My husband and I are actually in the process of packing up our house and moving as well, and I don’t think I’ve ever seen my house in such disarray. I currently have dirty dishes in the sink, wet dust rags on the floor, and cabinets opened and half empty. I’m overdo on laundry, and boxes are stacked everywhere to the point where you can barely move through our living room at all. And there’s just a lot more packing to do. I’m typically of the mentality that when you start something you finish it in that sitting, and, well, that’s just impossible in this scenario. It’s truly been a challenge for me; I’ve felt so anxious.
The whole process of moving into this new house is just a list of one grace after another as the Lord has orchestrated the entire thing. It has been such a gift to us! The Lord opened my eyes to my anxiety and just how ungrateful that was in the midst of everything that was occurring for our family. I was confessing and praying about how I just don’t want to care about the half-filled boxes in my house, and I read from the In the Garden study 1 John 2:15-17: “Do not love the world or the things in the world. If anyone loves the world, the love of the Father is not in him. For all that is in the world—the desires of the flesh and the desires of the eyes and the pride of life—is not from the Father but is from the world. And the world is passing away along with its desires, but whoever does the will of God abides forever.” The Lord revealed to me how I was yearning after the desires of my flesh in wanting to be perfect and “have it all together” by stressing over my dirty house instead of fixing my eyes on the One who was giving my family a gift and reason to have those half-filled boxes all over the place.
I started to think through those verses a little bit more and was just seeing the comparisons that were being made—God or the world, we can’t have both. I thought again about the pot luck I had gone to a week ago and could see how in a way that was an analogy for God or the world. I felt so much more refreshed and uplifted when I left a place that was full of grace and just filled with love despite the half-filled boxes than when I left my own home with a constant to-do list flying in my mind about all I need to get done to keep it all somewhat together. Do I want to look to God and fix my gaze on Him or do I want to look to the world (the desire of my flesh) that says that my house always needs to be in order?

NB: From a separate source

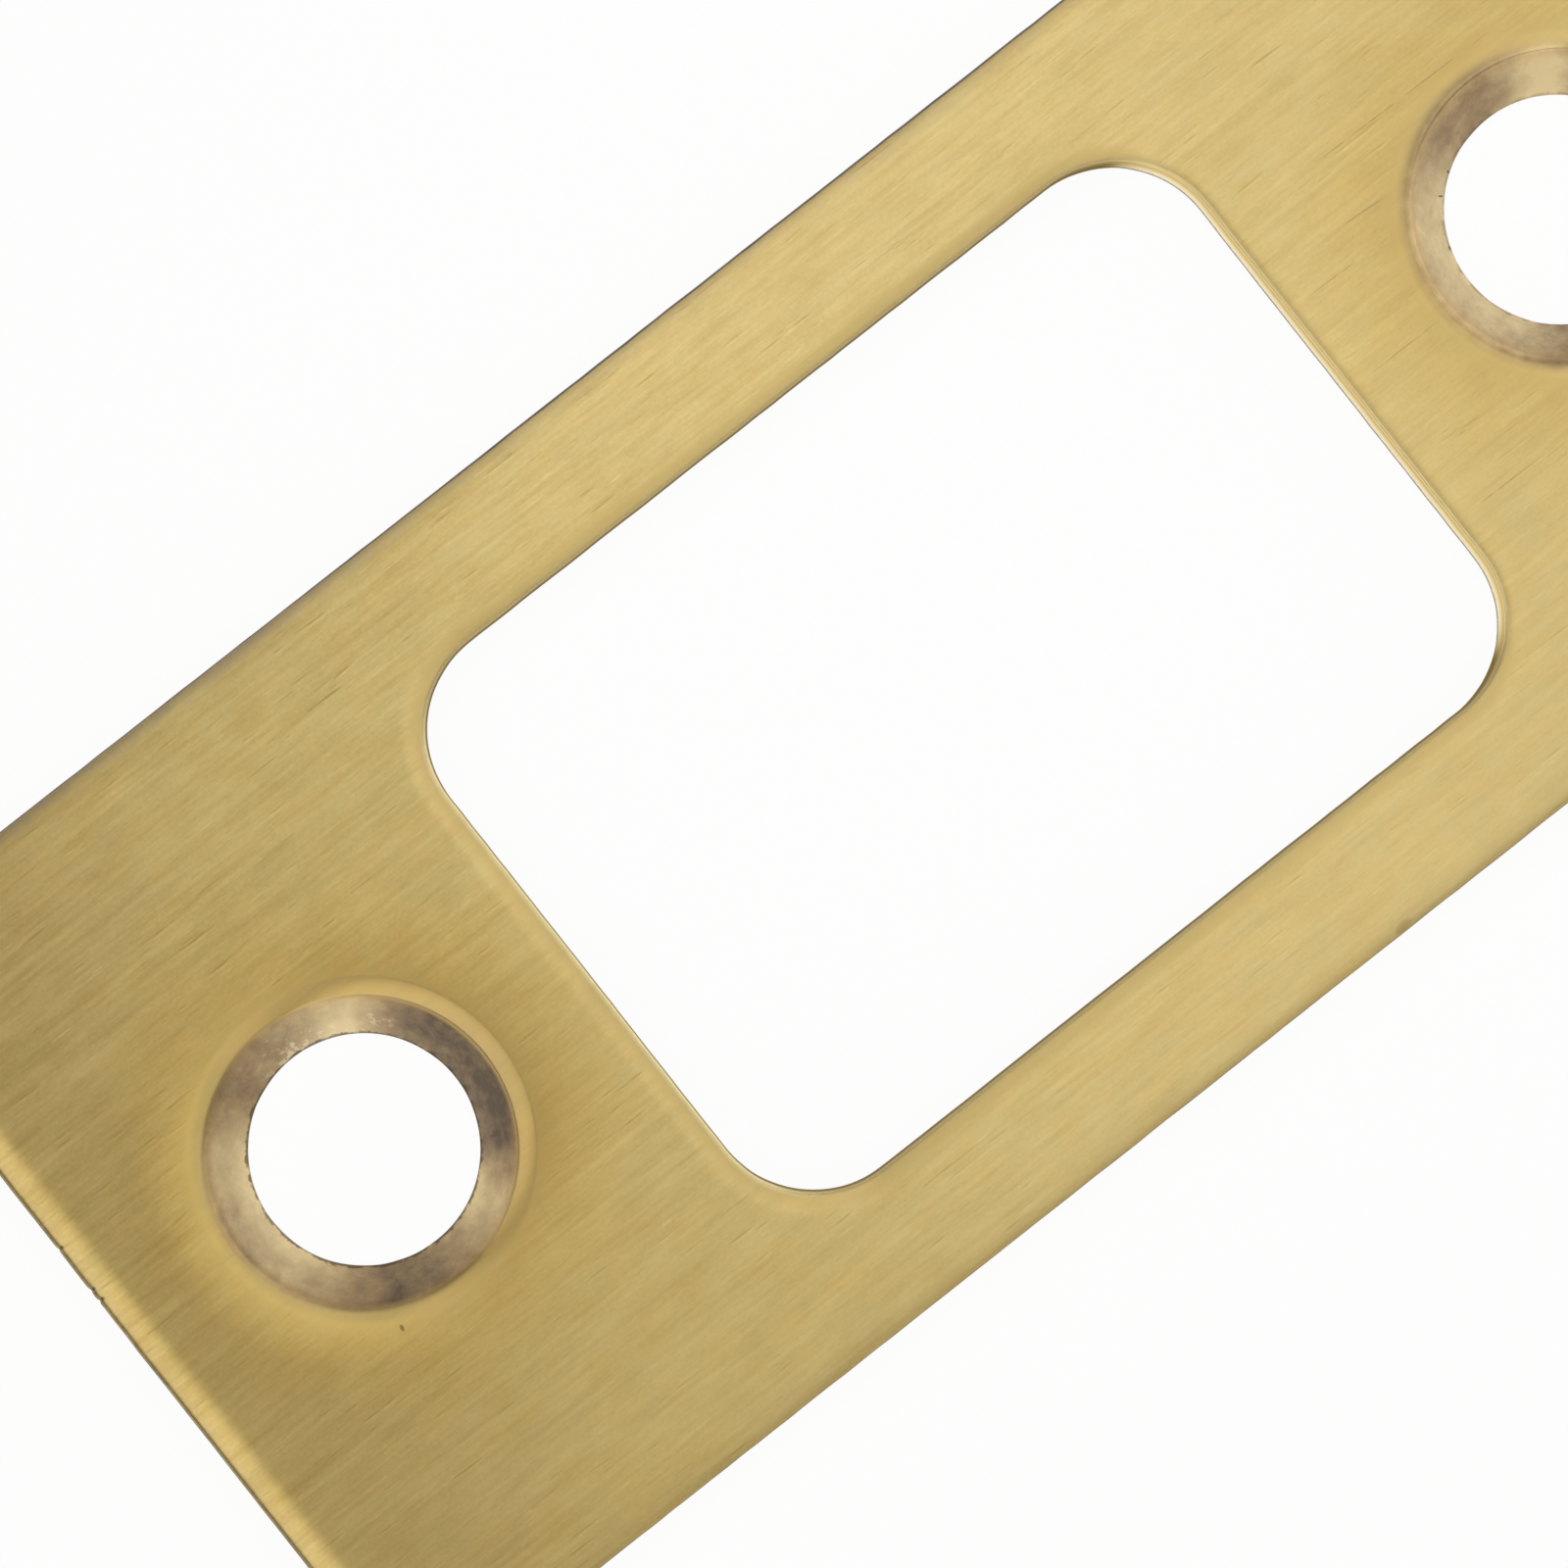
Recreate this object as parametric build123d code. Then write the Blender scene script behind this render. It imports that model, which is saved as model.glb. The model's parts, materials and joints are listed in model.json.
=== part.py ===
from build123d import *

import math
import os

# A flat strike plate for a door bolt: one stamping of satin brass that is screwed into
# a mortise in the door frame. X runs along the plate, Y across it and +Z out of its face.
# The origin is the middle of the back, which is the flat that lies on the frame.

# Opening that the bolt passes through, and the metal that is left round it.
opening_length = 25.8
opening_width = 18.0
opening_corner_radius = 3.0
side_rail = 3.7
end_land = 15.675
thickness = 1.6
corner_radius = 1.5

# Rolled edge that blanking leaves on the face side, a quarter ellipse in section.
outer_roll_width = 0.95
outer_roll_depth = 0.2
opening_roll_width = 0.75
opening_roll_depth = 0.16

# Screw holes, one in each end land, a little nearer to the opening than to the end.
screw_hole_diameter = 6.25
screw_hole_offset = 0.14

# Pressed countersink for a flat screw head. Round the cone's mouth the face was drawn
# down in two arcs, a soft shoulder and a wide faint dish that ends level with the face.
head_diameter = 8.4
head_angle = 82
shoulder_radius = 2.0
shoulder_slope = 20
dish_radius = 14.0
dish_slope = 5.3

# How far a cutter stands out of the metal that it cuts.
overcut = 0.5

plate_length = opening_length + 2 * end_land
plate_width = opening_width + 2 * side_rail
screw_hole_x = opening_length / 2 + end_land / 2 - screw_hole_offset

plate_outline = RectangleRounded(plate_length, plate_width, corner_radius)
opening_outline = RectangleRounded(opening_length, opening_width, opening_corner_radius)


def blanked_sheet():
    """The sheet as it is blanked and pierced, with upright walls."""
    sheet = extrude(plate_outline, thickness)
    return sheet - Pos(0, 0, -overcut) * extrude(opening_outline, thickness + 2 * overcut)


def edge_roll(outline, width, depth, inwards):
    """Cutter that rolls the face's edge along an outline.

    Its section is the corner outside a quarter ellipse, which leaves the wall upright
    and meets the face level. It is carried once round the outline. The ellipse lies to
    the outline's inner side, as round the plate, or to its outer side if inwards is -1,
    as round the opening.
    """
    path = (Pos(0, 0, thickness) * outline).face().outer_wire()
    ahead = path % 0
    inner_side = Vector(0, 0, 1).cross(ahead)
    section_plane = Plane(path @ 0, x_dir=inner_side * inwards, z_dir=ahead * inwards)
    curve = EllipticalCenterArc((width, -depth), width, depth, 90, arc_size=90)
    rim = Polyline(
        (0, -depth), (-overcut, -depth), (-overcut, overcut), (width, overcut), (width, 0)
    )
    return sweep(section_plane * make_face(curve + rim), path=path)


def countersink():
    """Cutter for one screw hole, on the Z axis: the bore, the cone and the drawn face."""
    bore_radius = screw_hole_diameter / 2
    mouth_radius = head_diameter / 2
    steep = math.radians(shoulder_slope)
    gentle = math.radians(dish_slope)
    shoulder_edge = mouth_radius + shoulder_radius * (math.sin(steep) - math.sin(gentle))
    dish_edge = shoulder_edge + dish_radius * math.sin(gentle)
    dish = JernArc((dish_edge, thickness), (-1, 0), dish_radius, dish_slope)
    shoulder = JernArc(dish @ 1, dish % 1, shoulder_radius, shoulder_slope - dish_slope)
    mouth = shoulder @ 1
    cone_depth = (mouth_radius - bore_radius) / math.tan(math.radians(head_angle / 2))
    flank = Polyline(
        mouth,
        (bore_radius, mouth.Y - cone_depth),
        (0, mouth.Y - cone_depth),
        (0, thickness + overcut),
        (dish_edge, thickness + overcut),
        (dish_edge, thickness),
    )
    pressed = revolve(Plane.XZ * make_face(dish + shoulder + flank), Axis.Z)
    return pressed + Pos(0, 0, thickness / 2) * Cylinder(bore_radius, thickness + 2 * overcut)


def strike_plate():
    plate = blanked_sheet()
    plate -= edge_roll(plate_outline, outer_roll_width, outer_roll_depth, 1)
    plate -= edge_roll(opening_outline, opening_roll_width, opening_roll_depth, -1)
    for x in (-screw_hole_x, screw_hole_x):
        plate -= Pos(x, 0, 0) * countersink()
    return plate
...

Today I heard a sermon on the transfiguration from Mark 9. The pastor went into intense detail on the very tiny glimpse of glory that Peter, James, and John were able to experience on the mountain with Jesus prior to Him going to the cross. The pastor explained the context of what had just taken place prior to the transfiguration—Jesus had explained that He would suffer on the cross and after three days rise again. Peter did not want to hear this from Jesus. It says in Mark 8:32 that Peter rebuked Him because Peter didn’t want to think about the powerful Messiah that he had heard about for so long having to die. But Jesus goes on to tell Peter that his mind was set on the things of man, not of God and then goes further to explain that if anyone would come after Him they must deny themselves, take up their cross, and follow Him. Jesus says in Mark 8:36, “For what does it profit a man to gain the whole world and forfeit his soul?” While the transfiguration was unbelievable for the three disciples that were able to witness it, Jesus then still had to go to the cross. The pastor said, “This story doesn’t end in glory, it ends in humility.” Jesus was preparing the disciples for the cross and pointing to the cross because it was the cross and what Jesus was going to do there that was going to allow them to bask in the glory that they were just able to experience. It is because Jesus went to the cross and took our sins that we are going to one day be able to experience the true glory of God. The pastor went on to explain that yes, we absolutely get tastes of glory here on this earth, but right now it’s not promised. We’re actually promised a cross. We are called to pick up our crosses. The pastor asked the question, “Do you really believe that there is stored up glory for you in heaven that is coming?” He pointed out how Paul believed this. Paul says in Romans 8:18, “For I consider that the sufferings of this present time are not worth comparing with the glory that is to be revealed to us.”
I started to think about that tiny analogy of half-filled boxes in my house—the world or God? Because Jesus died for me, I have been given the grace to fix my eyes on Him and not this world. I have been given the living hope, the hope of glory, and when I look to that instead of my half-filled boxes and messy house, for example, it’s so much more refreshing. This world and my half-filled boxes are passing away, but whoever does the will of God abides forever.